What lines of the data hold the string "Blender"? Pull each one out.

++++++++

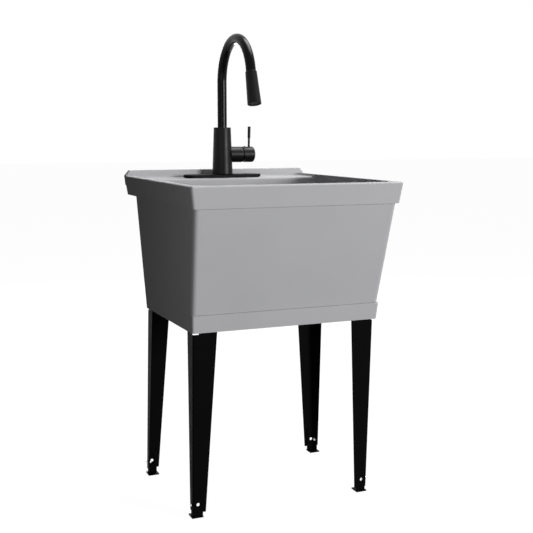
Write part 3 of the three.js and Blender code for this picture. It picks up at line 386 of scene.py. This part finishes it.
valve_rise = 58
valve_radius = 23.3
boss_root = 20  # inside the cone
boss_end = 61.5
cartridge_radius = 18.3
cartridge_floor = 32.7
boss_profile = [
    (0, boss_root),
    (valve_radius, boss_root),
    (valve_radius, boss_end),
    (cartridge_radius, boss_end),
    (cartridge_radius, cartridge_floor),
    (0, cartridge_floor),
]
valve_z = tap_foot + valve_rise
to_the_side = Matrix.Rotation(math.radians(90), 4, "Y")
along_valve = Matrix.Translation((0, tap_y, valve_z * MM)) @ to_the_side
boss = turned(boss_profile, along_valve)
settle("tap_body_valve_boss", boss, tap_black, "frame", "tap_body", edge_mm=1.4)

lever_out = 84  # from the tap's axis
lever_lean = 1.5  # degrees
lever_root = 15
lever_radius = 3.3
lever_thin_end = 48
grip_foot = 49.6
grip_radius = 4.4
grip_top = 83
lever_profile = [
    (0, lever_root),
    (lever_radius, lever_root),
    (lever_radius, lever_thin_end),
    (grip_radius, grip_foot),
    (grip_radius, grip_top),
    (0, grip_top),
]
leaning = Matrix.Rotation(math.radians(lever_lean), 4, "Y")
in_hub = Matrix.Translation((lever_out * MM, tap_y, valve_z * MM)) @ leaning
lever = turned(lever_profile, in_hub, steps=48)
settle("lever_turned", lever, tap_black, "handle", "handle_lever", 20, edge_mm=0.6)

for part in ["valve_bonnet", "handle_hub", "handle_plug"]:
    dress(part, tap_black, edge_mm=0.3)
for part in ["valve_cartridge", "valve_carrier"]:
    dress(part, white, edge_mm=0.2)
dress("valve_stem", brass, edge_mm=0.2)


# ---- tap: spout and spray ---------------------------------------------------------------------
# Bent brass tube, lacquered, that swivels in the body. The spray head docks on a plastic collar
# in its end and pulls down on a hose, and water leaves by rubber jets in its face.

tube_radius = 13.97
tube_bore = 12.6
spout_insert = 34  # of the tube, inside the body
arch_radius = 117.5
arch_height = 1132  # from the floor to the arch's centre
arch_tail = 13  # straight end after the arch
spray_lean = 15.8  # degrees
tube_black = sprayed_black("satin_black_lacquer_on_tube", "#050405", roughness=0.22, specular=0.08)
arch_centre = Vector((0, tap_y - arch_radius * MM, arch_height * MM))
arch_turn = math.radians(180 - spray_lean)
spray_tilt = math.radians(spray_lean)
spray_way = Vector((0, -math.sin(spray_tilt), -math.cos(spray_tilt)))


def bent_skin(form, radius):
    """One skin of the spout: a ring drawn up, bent round the arch and drawn on to the spray."""
    foot = Matrix.Translation((0, tap_y, (tap_top - spout_insert) * MM))
    circle = {"cap_ends": False, "segments": 64, "radius": radius * MM, "matrix": foot}
    ring = bmesh.ops.create_circle(form, **circle)["verts"]
    first = list({edge for vert in ring for edge in vert.link_edges})
    rise = bmesh.ops.extrude_edge_only(form, edges=first)["geom"]
    raised = [part for part in rise if isinstance(part, bmesh.types.BMVert)]
    up = (0, 0, (arch_height - tap_top + spout_insert) * MM)
    bmesh.ops.translate(form, vec=up, verts=raised)
    top = [part for part in rise if isinstance(part, bmesh.types.BMEdge)]
    bend = {"axis": (1, 0, 0), "cent": arch_centre, "angle": arch_turn, "steps": 96}
    bent = bmesh.ops.spin(form, geom=raised + top, **bend)["geom_last"]
    end = [part for part in bent if isinstance(part, bmesh.types.BMEdge)]
    tail = bmesh.ops.extrude_edge_only(form, edges=end)["geom"]
    mouth = [part for part in tail if isinstance(part, bmesh.types.BMVert)]
    bmesh.ops.translate(form, vec=spray_way * arch_tail * MM, verts=mouth)
    return first, [part for part in tail if isinstance(part, bmesh.types.BMEdge)]


spout = bmesh.new()
outer_foot, outer_mouth = bent_skin(spout, tube_radius)
inner_foot, inner_mouth = bent_skin(spout, tube_bore)
bmesh.ops.bridge_loops(spout, edges=outer_foot + inner_foot)
bmesh.ops.bridge_loops(spout, edges=outer_mouth + inner_mouth)
bmesh.ops.recalc_face_normals(spout, faces=spout.faces)
settle("spout_bent_tube", spout, tube_black, "spout", "spout_tube")

# Heights on the spray are measured from the spout's end.
sleeve_top = -0.45
sleeve_top_radius = 15.9
sleeve_foot = -92
sleeve_foot_radius = 19.3
collar_foot = -4.45
neck_hole_radius = 6.95
bore_top = -6.45
bore_top_radius = 13.94
bore_foot_radius = 17.1
sleeve_profile = [
    (bore_top_radius, bore_top),
    (bore_foot_radius, sleeve_foot),
    (sleeve_foot_radius, sleeve_foot),
    (sleeve_top_radius, sleeve_top),
    (neck_hole_radius, sleeve_top),
    (neck_hole_radius, collar_foot),
    (bore_top_radius, bore_top),
]
arch_arm = Vector((0, -math.cos(spray_tilt), math.sin(spray_tilt))) * arch_radius * MM
spray_top = arch_centre + arch_arm + spray_way * arch_tail * MM
at_spray = Matrix.Translation(spray_top) @ Matrix.Rotation(-spray_tilt, 4, "X")
sleeve = turned(sleeve_profile, at_spray)
settle("spray_turned_sleeve", sleeve, tap_black, "spray", "spray_shell", edge_mm=0.8)

face_radius = 16.17
face_foot = -89.5
face_thick = 3
wall_radius = 13.77  # inside the wall that rises round the face
wall_top = -75
groove_inner = 13.9
groove_middle = 14.4
groove_outer = 14.9
groove_depth = 0.7
face_profile = [
    (0, face_foot),
    (groove_inner, face_foot),
    (groove_middle, face_foot + groove_depth),
    (groove_outer, face_foot),
    (face_radius, face_foot),
    (face_radius, wall_top),
    (wall_radius, wall_top),
    (wall_radius, face_foot + face_thick),
    (0, face_foot + face_thick),
]
nozzle = turned(face_profile, Matrix.Identity(4))

ring_step = 6.09
jets_on_first_ring = 6
nub_drop = 0.6  # from the face to the middle of a nub
nub_size = {"segments": 16, "radius1": 0.75 * MM, "radius2": 1.15 * MM, "depth": 1.4 * MM}
nub_rim = 0.3
jet_depth = 0.9
for rank in (1, 2):
    jets = jets_on_first_ring * rank
    for turn in range(jets):
        around = Matrix.Rotation(math.radians(360 * turn / jets), 4, "Z")
        out = Matrix.Translation((ring_step * rank * MM, 0, (face_foot - nub_drop) * MM))
        nub = bmesh.ops.create_cone(nozzle, cap_ends=True, matrix=around @ out, **nub_size)
        low = min(vert.co.z for vert in nub["verts"]) + 0.01 * MM
        faces = {face for vert in nub["verts"] for face in vert.link_faces}
        tip = [face for face in faces if all(vert.co.z < low for vert in face.verts)]
        bmesh.ops.inset_individual(nozzle, faces=tip, thickness=nub_rim * MM)
        bmesh.ops.translate(nozzle, vec=(0, 0, jet_depth * MM), verts=tip[0].verts)
bmesh.ops.transform(nozzle, matrix=at_spray, verts=nozzle.verts)
settle("spray_rubber_nozzle", nozzle, rubber, "spray", "spray_face")

for part in ["spray_dock", "spray_neck"]:
    dress(part, white, edge_mm=0.2)


# ---- studio -----------------------------------------------------------------------------------
# A white paper floor and a white room, which light the object only a little. Broad softboxes in
# front to the right, above and behind give the light. The one at the left is weak, so the left
# side falls into shade.


def white_to_the_eye(tree):
    """1 for the rays that look at a thing directly, in a mirror or through glass, otherwise 0."""
    rays = add_node(tree, "ShaderNodeLightPath")
    seen = rays.outputs["Is Camera Ray"]
    for other in ["Is Glossy Ray", "Is Transmission Ray"]:
        either = add_node(tree, "ShaderNodeMath", {"operation": "MAXIMUM"})
        tree.links.new(seen, either.inputs[0])
        tree.links.new(rays.outputs[other], either.inputs[1])
        seen = either.outputs["Value"]
    return seen


floor_half = 30
floor_drop_mm = 0.5
floor_form = bmesh.new()
bmesh.ops.create_grid(floor_form, x_segments=1, y_segments=1, size=floor_half)
floor_mesh = bpy.data.meshes.new("floor")
floor_form.to_mesh(floor_mesh)
floor_form.free()
floor = bpy.data.objects.new("floor", floor_mesh)
floor.location.z = -floor_drop_mm * MM
bpy.context.scene.collection.objects.link(floor)

# To the eye the paper is mostly glow, and the rest of it keeps the object's faint shadow. To
# the light it is dark, so that it doesn't brighten the tub from below.
glow_share = 0.93
paper, paper_tree, paper_surface, _ = new_finish(
    "white_paper_floor", Roughness=0.9, Specular_IOR_Level=0.0
)
seen = white_to_the_eye(paper_tree)
settings = {"Color1": linear("#383838"), "Color2": linear("#f8f8f8")}
shade = add_node(paper_tree, "ShaderNodeMixRGB", settings, Fac=seen)
paper_tree.links.new(shade.outputs["Color"], paper_surface.inputs["Base Color"])
bleached = add_node(paper_tree, "ShaderNodeMath", {"operation": "MULTIPLY"})
paper_tree.links.new(seen, bleached.inputs[0])
bleached.inputs[1].default_value = glow_share
glow = add_node(paper_tree, "ShaderNodeEmission", {"Color": (1, 1, 1, 1), "Strength": 1.05})
blend = add_node(paper_tree, "ShaderNodeMixShader", Fac=bleached.outputs["Value"])
paper_tree.links.new(paper_surface.outputs["BSDF"], blend.inputs[1])
paper_tree.links.new(glow.outputs["Emission"], blend.inputs[2])
paper_output = paper_tree.nodes["Material Output"]
paper_tree.links.new(blend.outputs["Shader"], paper_output.inputs["Surface"])
floor_mesh.materials.append(paper)

world = bpy.data.worlds.new("white_room")
bpy.context.scene.world = world
world.use_nodes = True
room = world.node_tree
background = room.nodes["Background"]
background.inputs["Color"].default_value = (1, 1, 1, 1)
settings = {"To Min": 0.01, "To Max": 1.0}
level = add_node(room, "ShaderNodeMapRange", settings, Value=white_to_the_eye(room))
room.links.new(level.outputs["Result"], background.inputs["Strength"])


def soft_lamp(name, place, aim, size, power):
    """A square softbox that points at a place."""
    lamp = bpy.data.lights.new(name, "AREA")
    lamp.shape = "SQUARE"
    lamp.size = size
    lamp.energy = power
    stand = bpy.data.objects.new(name, lamp)
    stand.location = place
    stand.rotation_euler = (Vector(aim) - Vector(place)).to_track_quat("-Z", "Y").to_euler()
    stand.visible_camera = False
    bpy.context.scene.collection.objects.link(stand)


soft_lamp("front_lamp", (2.8, -4.3, 1.4), aim=(0, 0, 0.7), size=1.4, power=285)
soft_lamp("fill_lamp", (-1.1, -1.4, 0.74), aim=(-0.3, -0.2, 0.74), size=0.6, power=4.6)
soft_lamp("rear_lamp", (0.9, 3.6, 1.0), aim=(0, 0.2, 0.6), size=1.5, power=55)
soft_lamp("top_lamp", (0.9, 0.3, 3.1), aim=(0, 0.1, 0.8), size=1.6, power=104)


# ---- camera -----------------------------------------------------------------------------------
# A long lens a little above the rim, from the front and a little to the left.

pitch_down = 8.01  # degrees
turn_right = 22.49
camera = bpy.data.cameras.new("camera")
camera.lens = 63.63
camera.sensor_width = 36
eye = bpy.data.objects.new("camera", camera)
eye.location = (-0.9624, -2.4122, 0.983)
eye.rotation_euler = (math.radians(90 - pitch_down), 0, math.radians(-turn_right))
bpy.context.scene.collection.objects.link(eye)
bpy.context.scene.camera = eye
bpy.context.scene.view_settings.view_transform = "Standard"
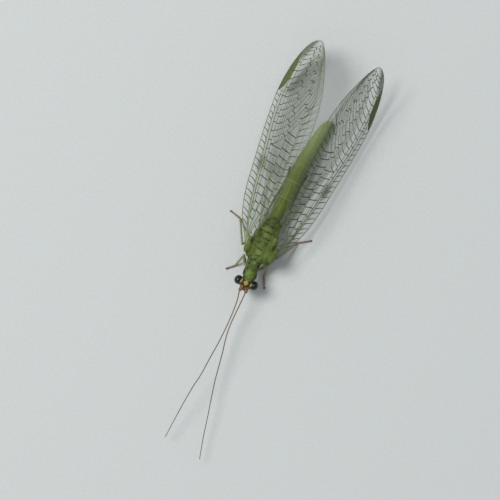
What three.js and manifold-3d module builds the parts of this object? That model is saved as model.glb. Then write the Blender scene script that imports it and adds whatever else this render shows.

++++++++

_Output for this task:_
Write part 3 of the three.js and Blender code for this picture. It picks up at line 386 of scene.py. This part finishes it.
What three.js and manifold-3d module builds the parts of this object? That model is saved as model.glb. Then write the Blender scene script that imports it and adds whatever else this render shows.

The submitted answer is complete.